The advantage of this approach is a very clean local testing story. You can run an entire pipeline of Spark assets in a single process. You can use IO managers to abstract away IO - storing outputs on the local filesystem during local development and in the cloud in production.

The downside is that this approach only works with PySpark, and setting up a step launcher can be difficult. We currently provide an emr_pyspark_step_launcher and a databricks_pyspark_step_launcher, but if you need to submit your Spark job to a different kind of cluster, writing your own can be time consuming (here are some tips). You also need to install the Dagster library itself on the cluster.

Running PySpark code in assets#

You can find the code for this example on Github

Passing PySpark DataFrames between asset functions requires a little bit of extra care, compared to other data types, for a couple reasons:

  • Spark has a lazy execution model, which means that PySpark won't process any data until an action like write or collect is called on a DataFrame.
  • PySpark DataFrames cannot be pickled, which means that IO Managers like the FilesystemIOManager won't work for them.

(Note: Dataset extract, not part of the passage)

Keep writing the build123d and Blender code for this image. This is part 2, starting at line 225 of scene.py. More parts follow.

In this example, we've defined an IOManager that knows how to store and retrieve PySpark DataFrames that are produced and consumed by ops.

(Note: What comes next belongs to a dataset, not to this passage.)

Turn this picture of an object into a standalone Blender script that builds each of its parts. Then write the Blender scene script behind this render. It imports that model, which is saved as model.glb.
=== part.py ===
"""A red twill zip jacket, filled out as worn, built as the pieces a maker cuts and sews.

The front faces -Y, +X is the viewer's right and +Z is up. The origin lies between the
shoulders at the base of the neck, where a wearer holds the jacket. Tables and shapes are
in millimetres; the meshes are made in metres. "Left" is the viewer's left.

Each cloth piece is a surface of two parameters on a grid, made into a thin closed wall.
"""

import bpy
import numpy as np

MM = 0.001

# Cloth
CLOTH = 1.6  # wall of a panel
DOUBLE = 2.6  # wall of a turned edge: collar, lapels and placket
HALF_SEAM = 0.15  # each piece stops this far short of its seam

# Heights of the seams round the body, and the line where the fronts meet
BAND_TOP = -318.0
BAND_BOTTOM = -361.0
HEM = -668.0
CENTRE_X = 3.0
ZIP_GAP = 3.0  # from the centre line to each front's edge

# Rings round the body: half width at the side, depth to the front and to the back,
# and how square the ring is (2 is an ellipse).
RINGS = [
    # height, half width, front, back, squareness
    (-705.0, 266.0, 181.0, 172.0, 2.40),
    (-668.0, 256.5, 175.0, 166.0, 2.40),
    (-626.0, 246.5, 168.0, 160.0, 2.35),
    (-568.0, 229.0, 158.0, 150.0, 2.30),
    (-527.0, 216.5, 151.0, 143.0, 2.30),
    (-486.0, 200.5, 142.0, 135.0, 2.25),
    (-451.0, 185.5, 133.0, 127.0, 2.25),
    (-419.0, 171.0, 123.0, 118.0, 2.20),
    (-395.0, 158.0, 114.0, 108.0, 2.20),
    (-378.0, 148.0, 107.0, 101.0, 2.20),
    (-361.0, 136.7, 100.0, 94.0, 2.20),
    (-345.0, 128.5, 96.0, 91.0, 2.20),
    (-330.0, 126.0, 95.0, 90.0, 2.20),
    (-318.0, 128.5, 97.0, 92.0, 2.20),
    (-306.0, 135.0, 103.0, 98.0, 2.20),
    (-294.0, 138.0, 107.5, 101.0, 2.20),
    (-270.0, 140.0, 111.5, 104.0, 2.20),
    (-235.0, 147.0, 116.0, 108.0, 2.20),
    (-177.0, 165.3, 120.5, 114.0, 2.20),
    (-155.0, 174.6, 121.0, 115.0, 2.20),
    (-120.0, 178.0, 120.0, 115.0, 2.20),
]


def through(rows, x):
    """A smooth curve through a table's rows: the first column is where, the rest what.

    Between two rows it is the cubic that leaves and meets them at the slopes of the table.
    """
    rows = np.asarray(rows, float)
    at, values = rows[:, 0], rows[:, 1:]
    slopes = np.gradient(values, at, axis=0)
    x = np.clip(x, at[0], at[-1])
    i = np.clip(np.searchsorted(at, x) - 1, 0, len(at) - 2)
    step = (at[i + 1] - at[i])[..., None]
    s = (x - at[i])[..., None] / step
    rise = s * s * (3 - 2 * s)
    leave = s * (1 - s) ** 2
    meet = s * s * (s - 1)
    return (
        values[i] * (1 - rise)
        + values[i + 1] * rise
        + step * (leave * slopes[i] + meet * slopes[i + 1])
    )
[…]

This example assumes that all the outputs within the Dagster pipeline will be PySpark DataFrames and stored in the same way. To learn how to use different IO managers for different outputs within the same Dagster pipeline, take a look at the IO Manager concept page.

This example writes out DataFrames to the local file system, but can be tweaked to write to cloud object stores like S3 by changing to the write and read invocations.

import os

from dagster import ConfigurableIOManager, Definitions, asset
from pyspark.sql import DataFrame, Row, SparkSession
from pyspark.sql.types import IntegerType, StringType, StructField, StructType


class LocalParquetIOManager(ConfigurableIOManager):
    def _get_path(self, context):
        return os.path.join(*context.asset_key.path)

    def handle_output(self, context, obj):
        obj.write.parquet(self._get_path(context))

    def load_input(self, context):
        spark = SparkSession.builder.getOrCreate()
        return spark.read.parquet(self._get_path(context.upstream_output))


@asset
def people() -> DataFrame:
    schema = StructType([StructField("name", StringType()), StructField("age", IntegerType())])
    rows = [Row(name="Thom", age=51), Row(name="Jonny", age=48), Row(name="Nigel", age=49)]
    spark = SparkSession.builder.getOrCreate()
    return spark.createDataFrame(rows, schema)


@asset
def people_over_50(people: DataFrame) -> DataFrame:
    return people.filter(people["age"] > 50)


defs = Definitions(
    assets=[people, people_over_50], resources={"io_manager": LocalParquetIOManager()}
)

Submitting PySpark jobs on EMR#

You can find the code for this example on Github

This example demonstrates how to use the emr_pyspark_step_launcher to have an asset run as a Spark step on an EMR cluster. In it, each of the two assets will be executed as a separate EMR step on the same EMR cluster.

from pathlib import Path
from typing import Any

from dagster import ConfigurableIOManager, Definitions, ResourceParam, asset
from dagster_aws.emr import emr_pyspark_step_launcher
from dagster_aws.s3 import S3Resource
from dagster_pyspark import PySparkResource
from pyspark.sql import DataFrame, Row
from pyspark.sql.types import IntegerType, StringType, StructField, StructType


class ParquetIOManager(ConfigurableIOManager):
    pyspark: PySparkResource
    path_prefix: str

    def _get_path(self, context) -> str:
        return "/".join([context.resource_config["path_prefix"], *context.asset_key.path])

    def handle_output(self, context, obj):
        obj.write.parquet(self._get_path(context))

    def load_input(self, context):
        spark = self.pyspark.spark_session
        return spark.read.parquet(self._get_path(context.upstream_output))


@asset
def people(pyspark: PySparkResource, pyspark_step_launcher: ResourceParam[Any]) -> DataFrame:
    schema = StructType([StructField("name", StringType()), StructField("age", IntegerType())])
    rows = [Row(name="Thom", age=51), Row(name="Jonny", age=48), Row(name="Nigel", age=49)]
    return pyspark.spark_session.createDataFrame(rows, schema)


emr_pyspark = PySparkResource(spark_config={"spark.executor.memory": "2g"})


@asset
def people_over_50(pyspark_step_launcher: ResourceParam[Any], people: DataFrame) -> DataFrame:
    return people.filter(people["age"] > 50)


defs = Definitions(
    assets=[people, people_over_50],
    resources={
        "pyspark_step_launcher": emr_pyspark_step_launcher.configured(
            {
                "cluster_id": {"env": "EMR_CLUSTER_ID"},
                "local_pipeline_package_path": str(Path(__file__).parent),
                "deploy_local_pipeline_package": True,
                "region_name": "us-west-1",
                "staging_bucket": "my_staging_bucket",
                "wait_for_logs": True,
            }
        ),
        "pyspark": emr_pyspark,
        "s3": S3Resource(),
        "io_manager": ParquetIOManager(pyspark=emr_pyspark, path_prefix="s3://my-s3-bucket"),
    },
)

The EMR PySpark step launcher relies on S3 to shuttle config and events to and from EMR.